Q: One example in the book was the writer who uses different devices for different activities — his computer only for writing, his tablets for reading, his phone for media and texting. Are there particular ideas you have for addressing screen time?

A: You want to make the cues for your good habits obvious, and the cues for your bad habits invisible or hidden. I have nothing on my home screen except for phone, text and two reading apps — Audible and Pocket. I'm trying to induce a reading habit by making those cues obvious.

Then the cues that I want hidden or invisible — like the Instagram, Facebook, Twitter apps — are three slides over and nested inside a folder. It's not that they're impossible to get to; I'm just trying to make it less likely that I'll mindlessly tap it just because it's staring me in the face. Of course the most extreme version is you just delete them.

Another option is to increase the friction associated with doing the task. This doesn't work for everyone's job, but this year I have left my phone in another room until lunch each day. So I get about a three or four hour block in the morning where my phone just isn't next to me. If I have my phone next to me on the desk, I'm like everybody else. I'm going to check it and look at it 150 times. But if it's in another room, I never go get it.

Q: What you're describing all seem like ideas to basically save you from yourself. I think a lot of people think willpower and motivation shape habits. But it doesn't seem like we're really that strong.

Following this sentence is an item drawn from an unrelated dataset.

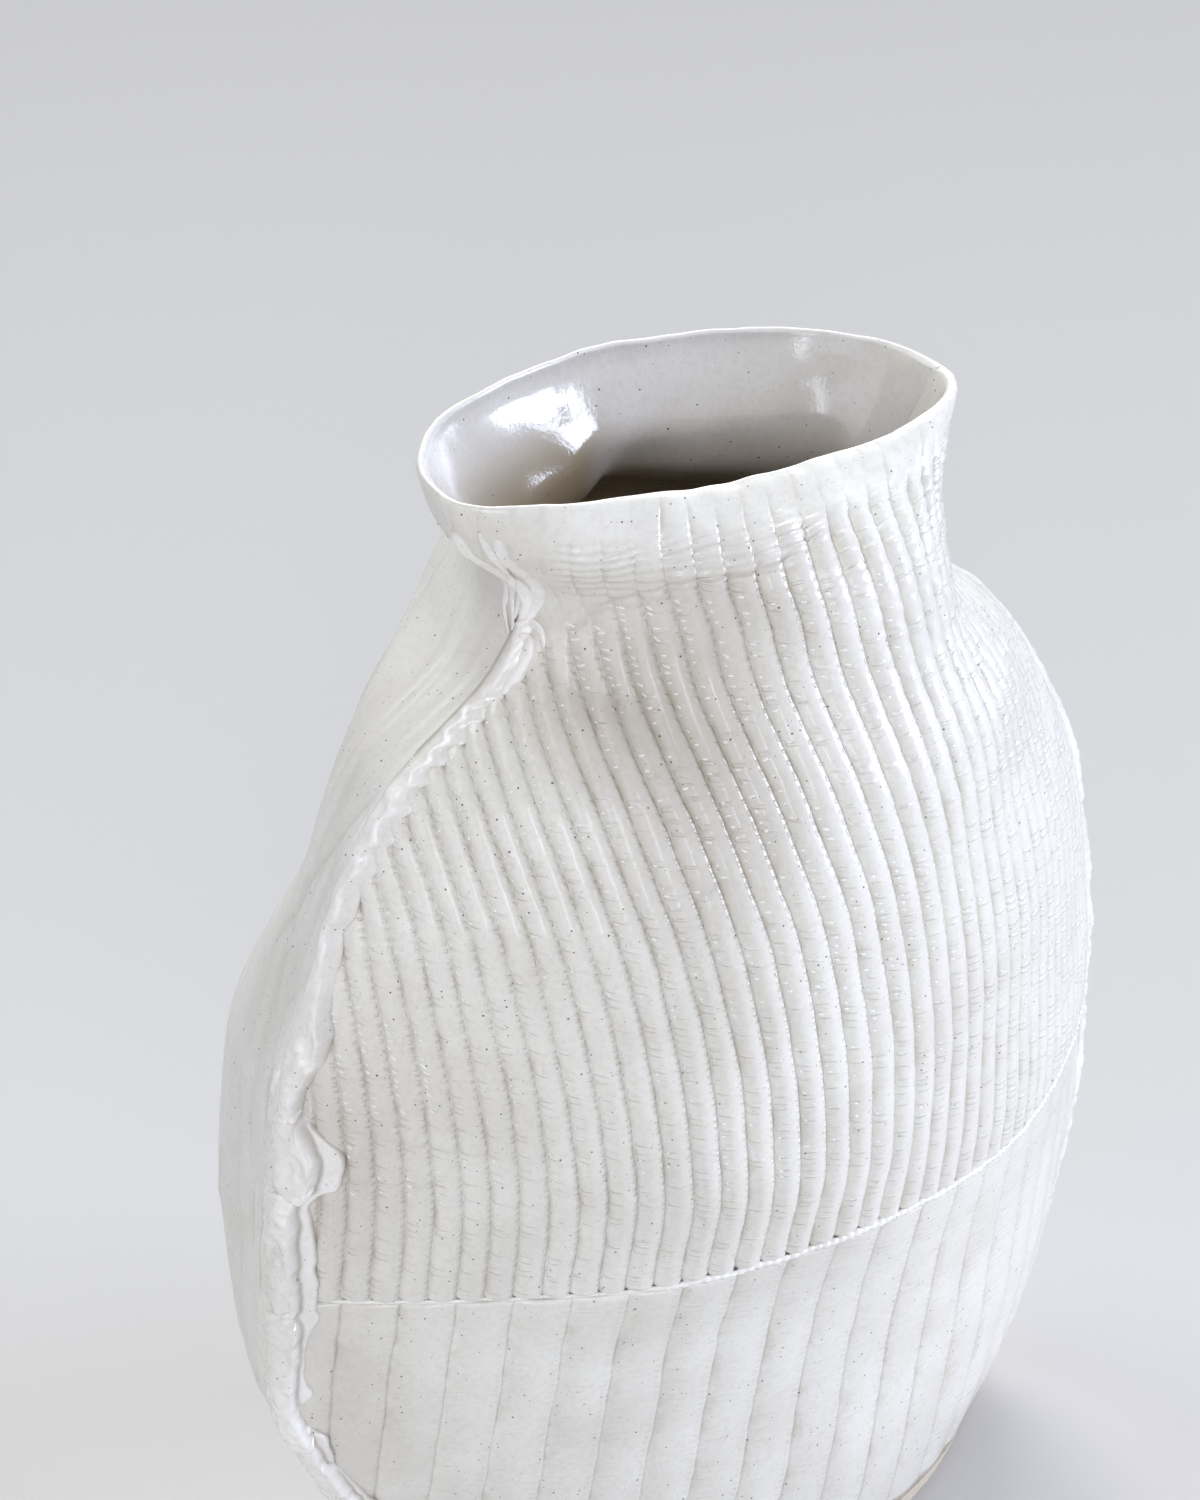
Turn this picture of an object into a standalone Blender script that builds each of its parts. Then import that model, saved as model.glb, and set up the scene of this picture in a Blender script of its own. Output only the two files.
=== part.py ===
"""Flattened slab-built stoneware jar with a knit-ribbed front.

The jar is put together the way a potter builds it: a flat base, two ribbed slabs one above
the other for the front, one tall slab for the back, coils pressed into the inside corners,
and a roll of clay pinched over each of the two upright seams.

Units are metres and +Z is up. X runs from the left seam to the right seam, the ribbed front
faces -Y and the plain back +Y. The origin is the middle of the foot, on the surface that the
jar stands on.
"""

import functools
import math
from dataclasses import dataclass

import bmesh
import bpy
import numpy as np

MM = 0.001
FRONT = -1
BACK = 1
LEFT = -1
RIGHT = 1

# Wall and joints
WALL = 4.8 * MM
LIP_WALL = 2.8 * MM
LIP_ROUND = 1.3 * MM
SEAM_DEPTH = 8.0 * MM
JOINT_GAP = 0.3 * MM
LAP_HEIGHT = 6.0 * MM

# Foot
BASE_THICKNESS = 6.0 * MM
FOOT_EDGE = 1.8 * MM
BASE_COIL_WIDTH = 7.0 * MM
BASE_COIL_HEIGHT = 8.0 * MM

# Levels on the wall
BELLY_SEAM_HEIGHT = 110.0 * MM
SEAM_ROLL_SPLIT_HEIGHT = 160.0 * MM
SEAM_ROLL_TOP_HEIGHT = 252.0 * MM
INSIDE_COIL_TOP_HEIGHT = 222.0 * MM
NECK_START_HEIGHT = 215.0 * MM

# Ribs pressed into the front
FINE_RIB_PITCH = 6.0 * MM
FINE_RIB_DATUM = 3.4 * MM
WIDE_RIB_PITCH = 12.0 * MM
WIDE_RIB_DATUM = -1.4 * MM
GROOVE_DEPTH = 0.9 * MM
GROOVE_HALF_WIDTH = 1.1 * MM
RIB_FADE = 6.0 * MM
RIB_END_BELOW_RIM = 8.0 * MM
RIB_END_FADE = 12.0 * MM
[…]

A: One of my core arguments is that the strategy needs to go with the grain of human nature, not against it. The standard narrative is that the way to build better habits or break your bad habits is you need to try harder. You need to want it. You need to have more willpower and grit. This time it's going to be different because you're going to really be motivated.

I think that's broken. The question to ask is, ‘can those bad habits be instructive for us? Can we look at why they form so readily and then learn what we can do to design an environment or situation where good habits also form effortlessly?' I think the answer is yes.